3D code data
──────

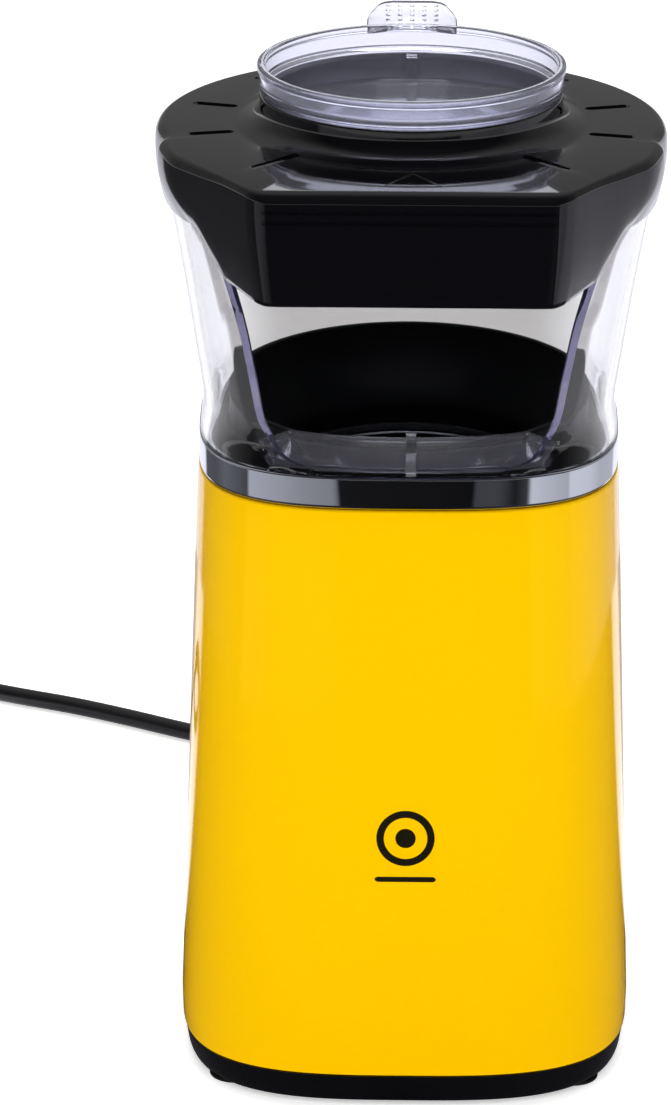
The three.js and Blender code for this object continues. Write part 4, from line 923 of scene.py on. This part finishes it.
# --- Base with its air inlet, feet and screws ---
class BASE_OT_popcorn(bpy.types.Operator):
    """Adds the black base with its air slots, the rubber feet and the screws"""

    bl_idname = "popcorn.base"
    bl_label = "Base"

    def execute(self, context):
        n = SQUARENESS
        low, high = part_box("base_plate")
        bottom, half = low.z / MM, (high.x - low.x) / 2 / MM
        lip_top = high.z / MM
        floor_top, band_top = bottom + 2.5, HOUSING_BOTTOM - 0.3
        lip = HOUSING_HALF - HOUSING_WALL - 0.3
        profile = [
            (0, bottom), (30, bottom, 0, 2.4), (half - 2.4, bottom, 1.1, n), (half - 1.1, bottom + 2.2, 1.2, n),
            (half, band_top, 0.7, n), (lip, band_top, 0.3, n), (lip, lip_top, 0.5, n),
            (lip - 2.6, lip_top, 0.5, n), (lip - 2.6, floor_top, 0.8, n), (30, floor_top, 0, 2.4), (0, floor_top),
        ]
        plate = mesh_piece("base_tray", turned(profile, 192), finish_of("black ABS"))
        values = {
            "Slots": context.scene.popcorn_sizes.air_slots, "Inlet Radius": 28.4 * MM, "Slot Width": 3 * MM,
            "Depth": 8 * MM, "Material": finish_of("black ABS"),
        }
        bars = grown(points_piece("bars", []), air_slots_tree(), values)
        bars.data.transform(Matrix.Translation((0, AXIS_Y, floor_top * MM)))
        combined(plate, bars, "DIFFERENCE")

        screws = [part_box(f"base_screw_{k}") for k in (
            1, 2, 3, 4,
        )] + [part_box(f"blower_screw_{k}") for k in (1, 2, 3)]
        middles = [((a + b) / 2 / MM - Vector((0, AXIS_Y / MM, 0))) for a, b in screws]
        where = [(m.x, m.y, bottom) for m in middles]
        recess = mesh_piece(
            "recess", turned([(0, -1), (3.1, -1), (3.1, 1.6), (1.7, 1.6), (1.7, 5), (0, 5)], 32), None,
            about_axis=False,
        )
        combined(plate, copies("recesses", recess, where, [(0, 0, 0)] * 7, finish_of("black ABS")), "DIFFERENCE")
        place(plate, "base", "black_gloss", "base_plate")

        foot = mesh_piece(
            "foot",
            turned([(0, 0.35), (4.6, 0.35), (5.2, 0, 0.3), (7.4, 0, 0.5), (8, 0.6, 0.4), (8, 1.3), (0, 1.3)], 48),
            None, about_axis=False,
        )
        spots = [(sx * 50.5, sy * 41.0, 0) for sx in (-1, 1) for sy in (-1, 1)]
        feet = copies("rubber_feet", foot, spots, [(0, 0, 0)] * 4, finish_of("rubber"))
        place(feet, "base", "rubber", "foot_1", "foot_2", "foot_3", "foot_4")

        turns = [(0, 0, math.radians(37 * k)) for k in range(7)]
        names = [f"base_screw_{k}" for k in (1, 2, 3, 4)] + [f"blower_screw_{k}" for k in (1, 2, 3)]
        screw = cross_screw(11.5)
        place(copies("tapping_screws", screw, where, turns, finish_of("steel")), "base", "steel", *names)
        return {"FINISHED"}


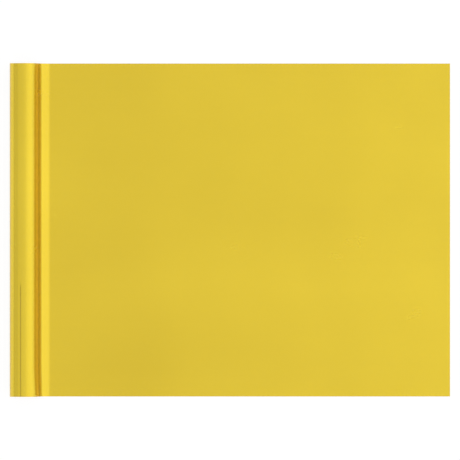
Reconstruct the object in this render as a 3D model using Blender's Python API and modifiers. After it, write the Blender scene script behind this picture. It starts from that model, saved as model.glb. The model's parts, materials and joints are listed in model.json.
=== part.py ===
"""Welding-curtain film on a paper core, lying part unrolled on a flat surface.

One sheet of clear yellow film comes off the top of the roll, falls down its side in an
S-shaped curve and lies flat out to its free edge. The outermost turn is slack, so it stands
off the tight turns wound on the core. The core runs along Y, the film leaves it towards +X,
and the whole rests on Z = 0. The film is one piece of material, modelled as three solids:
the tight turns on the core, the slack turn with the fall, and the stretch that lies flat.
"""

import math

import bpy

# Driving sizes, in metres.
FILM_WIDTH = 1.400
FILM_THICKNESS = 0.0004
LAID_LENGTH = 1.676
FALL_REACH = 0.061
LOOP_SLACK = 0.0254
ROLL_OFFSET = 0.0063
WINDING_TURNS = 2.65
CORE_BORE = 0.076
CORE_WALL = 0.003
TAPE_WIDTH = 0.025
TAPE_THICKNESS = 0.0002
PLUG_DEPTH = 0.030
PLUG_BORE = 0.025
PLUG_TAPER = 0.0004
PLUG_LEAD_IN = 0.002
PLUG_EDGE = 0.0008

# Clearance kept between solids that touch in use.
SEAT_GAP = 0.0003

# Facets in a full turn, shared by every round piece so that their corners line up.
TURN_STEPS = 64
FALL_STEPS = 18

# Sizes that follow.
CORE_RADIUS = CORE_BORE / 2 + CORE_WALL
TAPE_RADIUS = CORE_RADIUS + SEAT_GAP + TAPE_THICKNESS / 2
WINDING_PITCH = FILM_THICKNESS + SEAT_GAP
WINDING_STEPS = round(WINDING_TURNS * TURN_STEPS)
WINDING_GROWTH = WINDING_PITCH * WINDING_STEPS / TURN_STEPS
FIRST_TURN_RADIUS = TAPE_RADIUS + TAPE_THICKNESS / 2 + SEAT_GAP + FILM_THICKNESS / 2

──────

▶ PROBLEM DESCRIPTION
Every entry above needs to be quoted exactly.

▶ FINISHED ANSWER
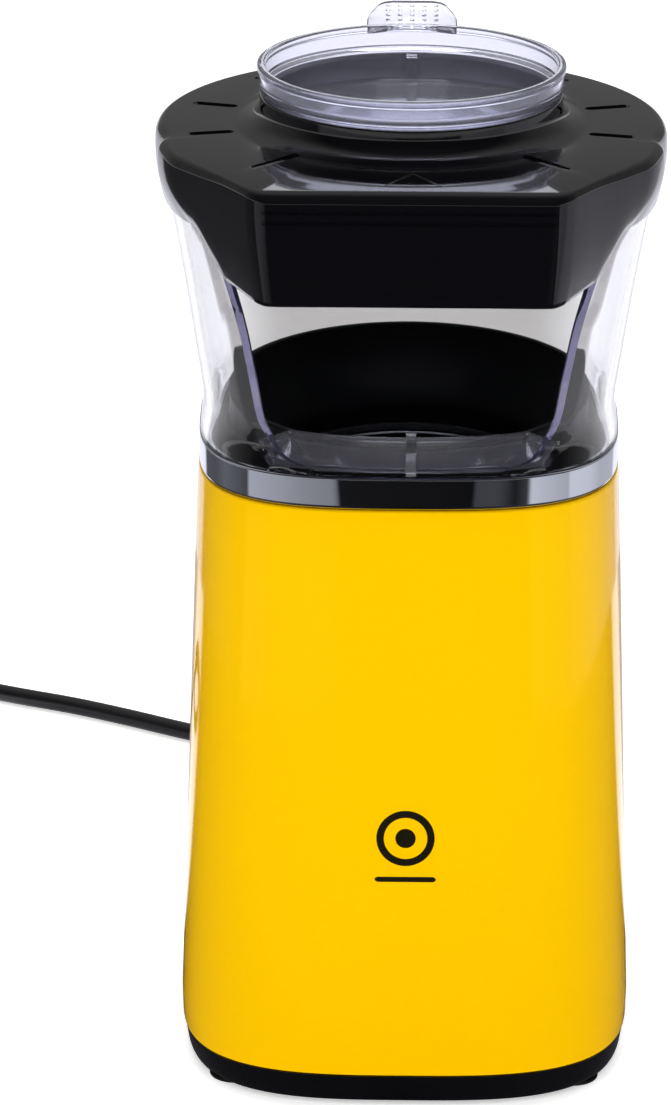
The three.js and Blender code for this object continues. Write part 4, from line 923 of scene.py on. This part finishes it.
# --- Base with its air inlet, feet and screws ---
class BASE_OT_popcorn(bpy.types.Operator):
    """Adds the black base with its air slots, the rubber feet and the screws"""

    bl_idname = "popcorn.base"
    bl_label = "Base"

    def execute(self, context):
        n = SQUARENESS
        low, high = part_box("base_plate")
        bottom, half = low.z / MM, (high.x - low.x) / 2 / MM
        lip_top = high.z / MM
        floor_top, band_top = bottom + 2.5, HOUSING_BOTTOM - 0.3
        lip = HOUSING_HALF - HOUSING_WALL - 0.3
        profile = [
            (0, bottom), (30, bottom, 0, 2.4), (half - 2.4, bottom, 1.1, n), (half - 1.1, bottom + 2.2, 1.2, n),
            (half, band_top, 0.7, n), (lip, band_top, 0.3, n), (lip, lip_top, 0.5, n),
            (lip - 2.6, lip_top, 0.5, n), (lip - 2.6, floor_top, 0.8, n), (30, floor_top, 0, 2.4), (0, floor_top),
        ]
        plate = mesh_piece("base_tray", turned(profile, 192), finish_of("black ABS"))
        values = {
            "Slots": context.scene.popcorn_sizes.air_slots, "Inlet Radius": 28.4 * MM, "Slot Width": 3 * MM,
            "Depth": 8 * MM, "Material": finish_of("black ABS"),
        }
        bars = grown(points_piece("bars", []), air_slots_tree(), values)
        bars.data.transform(Matrix.Translation((0, AXIS_Y, floor_top * MM)))
        combined(plate, bars, "DIFFERENCE")

        screws = [part_box(f"base_screw_{k}") for k in (
            1, 2, 3, 4,
        )] + [part_box(f"blower_screw_{k}") for k in (1, 2, 3)]
        middles = [((a + b) / 2 / MM - Vector((0, AXIS_Y / MM, 0))) for a, b in screws]
        where = [(m.x, m.y, bottom) for m in middles]
        recess = mesh_piece(
            "recess", turned([(0, -1), (3.1, -1), (3.1, 1.6), (1.7, 1.6), (1.7, 5), (0, 5)], 32), None,
            about_axis=False,
        )
        combined(plate, copies("recesses", recess, where, [(0, 0, 0)] * 7, finish_of("black ABS")), "DIFFERENCE")
        place(plate, "base", "black_gloss", "base_plate")

        foot = mesh_piece(
            "foot",
            turned([(0, 0.35), (4.6, 0.35), (5.2, 0, 0.3), (7.4, 0, 0.5), (8, 0.6, 0.4), (8, 1.3), (0, 1.3)], 48),
            None, about_axis=False,
        )
        spots = [(sx * 50.5, sy * 41.0, 0) for sx in (-1, 1) for sy in (-1, 1)]
        feet = copies("rubber_feet", foot, spots, [(0, 0, 0)] * 4, finish_of("rubber"))
        place(feet, "base", "rubber", "foot_1", "foot_2", "foot_3", "foot_4")

        turns = [(0, 0, math.radians(37 * k)) for k in range(7)]
        names = [f"base_screw_{k}" for k in (1, 2, 3, 4)] + [f"blower_screw_{k}" for k in (1, 2, 3)]
        screw = cross_screw(11.5)
        place(copies("tapping_screws", screw, where, turns, finish_of("steel")), "base", "steel", *names)
        return {"FINISHED"}


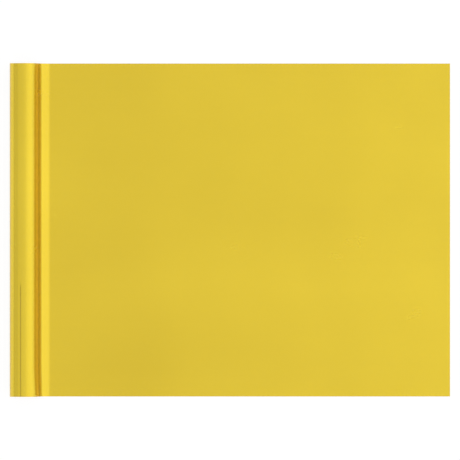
Reconstruct the object in this render as a 3D model using Blender's Python API and modifiers. After it, write the Blender scene script behind this picture. It starts from that model, saved as model.glb. The model's parts, materials and joints are listed in model.json.
=== part.py ===
"""Welding-curtain film on a paper core, lying part unrolled on a flat surface.

One sheet of clear yellow film comes off the top of the roll, falls down its side in an
S-shaped curve and lies flat out to its free edge. The outermost turn is slack, so it stands
off the tight turns wound on the core. The core runs along Y, the film leaves it towards +X,
and the whole rests on Z = 0. The film is one piece of material, modelled as three solids:
the tight turns on the core, the slack turn with the fall, and the stretch that lies flat.
"""

import math

import bpy

# Driving sizes, in metres.
FILM_WIDTH = 1.400
FILM_THICKNESS = 0.0004
LAID_LENGTH = 1.676
FALL_REACH = 0.061
LOOP_SLACK = 0.0254
ROLL_OFFSET = 0.0063
WINDING_TURNS = 2.65
CORE_BORE = 0.076
CORE_WALL = 0.003
TAPE_WIDTH = 0.025
TAPE_THICKNESS = 0.0002
PLUG_DEPTH = 0.030
PLUG_BORE = 0.025
PLUG_TAPER = 0.0004
PLUG_LEAD_IN = 0.002
PLUG_EDGE = 0.0008

# Clearance kept between solids that touch in use.
SEAT_GAP = 0.0003

# Facets in a full turn, shared by every round piece so that their corners line up.
TURN_STEPS = 64
FALL_STEPS = 18

# Sizes that follow.
CORE_RADIUS = CORE_BORE / 2 + CORE_WALL
TAPE_RADIUS = CORE_RADIUS + SEAT_GAP + TAPE_THICKNESS / 2
WINDING_PITCH = FILM_THICKNESS + SEAT_GAP
WINDING_STEPS = round(WINDING_TURNS * TURN_STEPS)
WINDING_GROWTH = WINDING_PITCH * WINDING_STEPS / TURN_STEPS
FIRST_TURN_RADIUS = TAPE_RADIUS + TAPE_THICKNESS / 2 + SEAT_GAP + FILM_THICKNESS / 2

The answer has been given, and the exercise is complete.